Others say they suspect bin Laden is in Pakistan, either in the tribal belt along the border or in a large city like Karachi.

"I'm not sure where he is. But in my thinking, he has more support in Pakistan, not in Afghanistan," said Noorullah Uloomi, a retired Afghan general who is helping to cobble together a national army.

Western intelligence sources say bin Laden's al-Qaida network is aligned with certain Islamic groups in Pakistan, including Harakat-ul Mujahedeen and Jaish-e-Mohammed, both banned in the aftermath of last year's attacks.

The groups' leaders were regular visitors to Afghanistan during the Taliban regime, said former Taliban Mullah Mohammed Khaksar, who abandoned the religious movement to support the U.S.-backed administration that now runs Afghanistan.

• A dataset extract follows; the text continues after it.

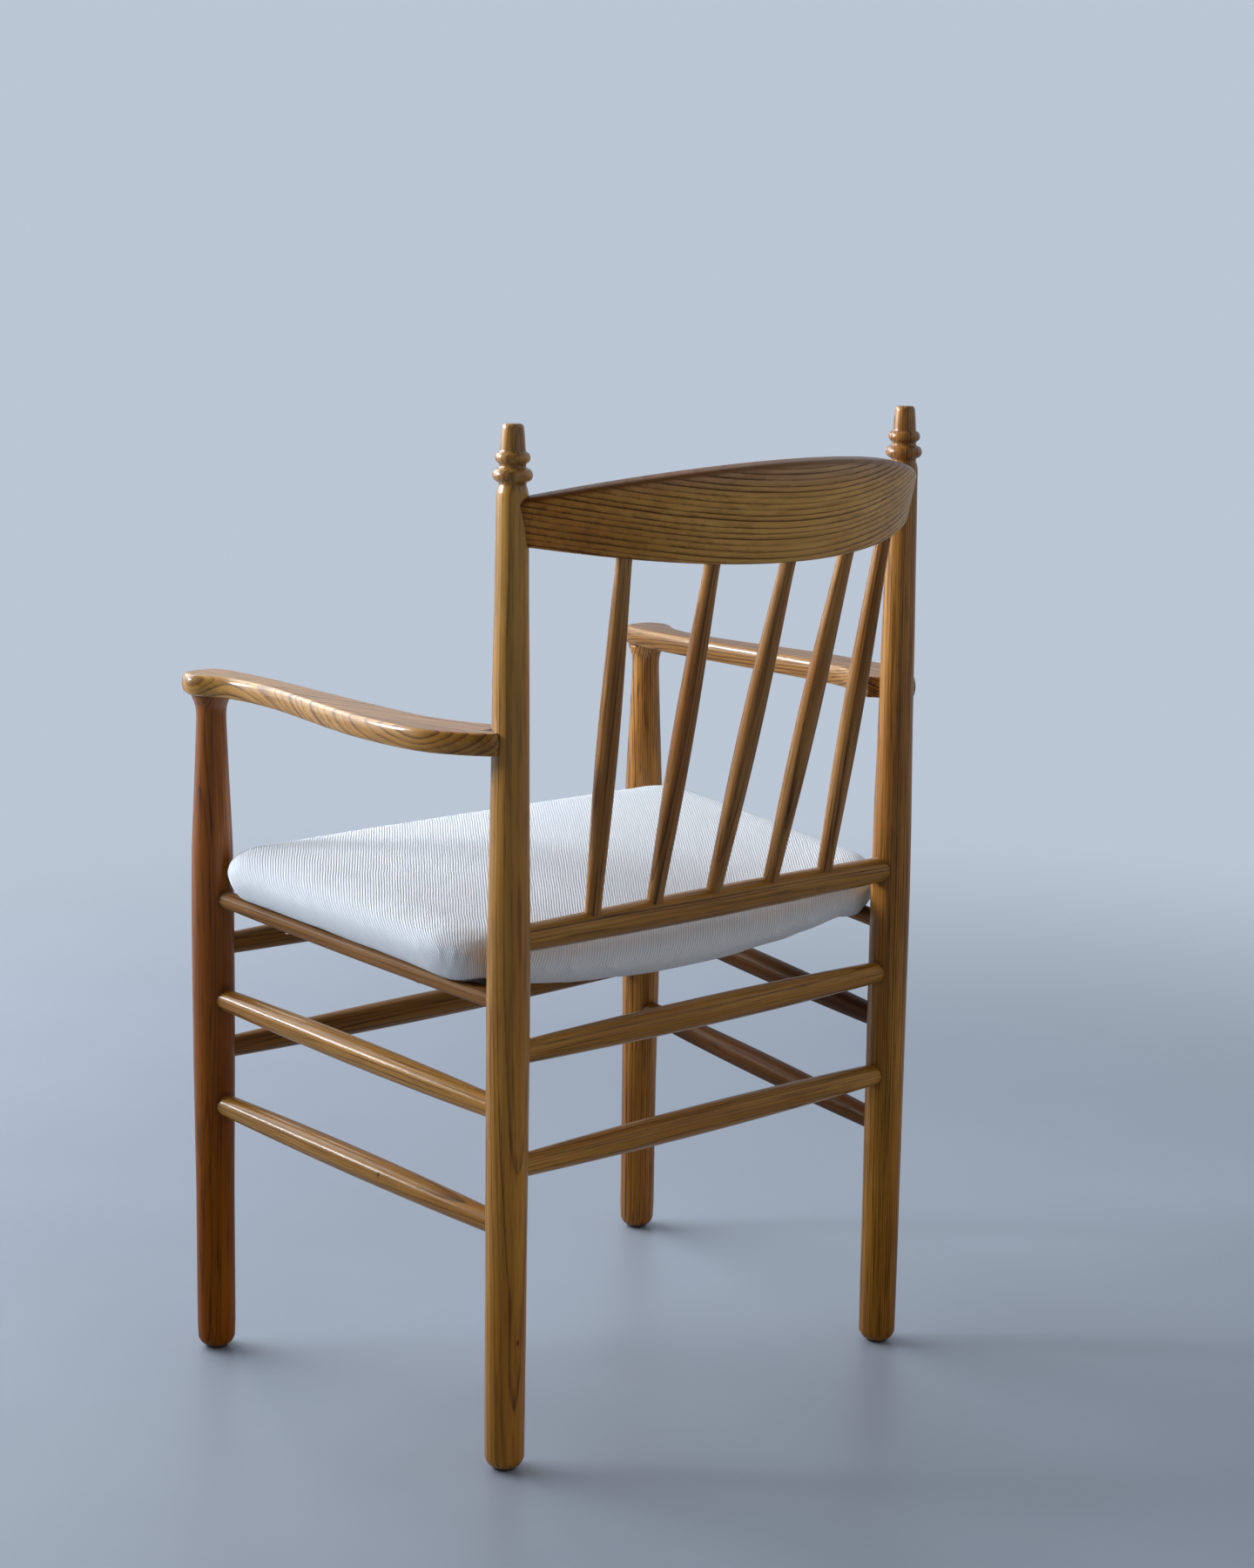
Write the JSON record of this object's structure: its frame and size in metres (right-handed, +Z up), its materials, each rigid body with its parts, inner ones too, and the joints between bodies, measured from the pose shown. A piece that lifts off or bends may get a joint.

Retired Pakistani Gen. Sher Khan earlier said bin Laden's al-Qaida network is united with Pakistani militants in their hatred of the United States. They are further helped by elements within Pakistan's intelligence community, say other Taliban in hiding, who told The Associated Press that there is a division within Pakistan's spy agency -- those with the militants and those who support Pakistani President Pervez Musharraf and the war on terror.

The two top al-Qaida men in U.S. custody -- Abu Zubaydah and Ramzi Binalshibh -- were arrested in Pakistan. Zubaydah is considered the terrorist organization's No. 3 leader, and Binalshibh is one of the planners of the Sept. 11 attacks.

While the new tape may be a revelation for Western intelligence agencies, few Afghans ever subscribed to the theory that bin Laden had died either of poor health or from U.S. bombs.

"I am 100 percent confident that Osama bin Laden is alive," said Haji Mohammed Zaman, who fought alongside U.S. special forces in December in the mountains of Tora Bora near the Pakistan border.

Previously, U.S. intelligence said the last compelling evidence of bin Laden's whereabouts put him in Tora Bora. It's not clear whether he was there during the massive U.S. bombing campaign in December or stopped there en route to the southern city of Kandahar after fleeing Kabul in November.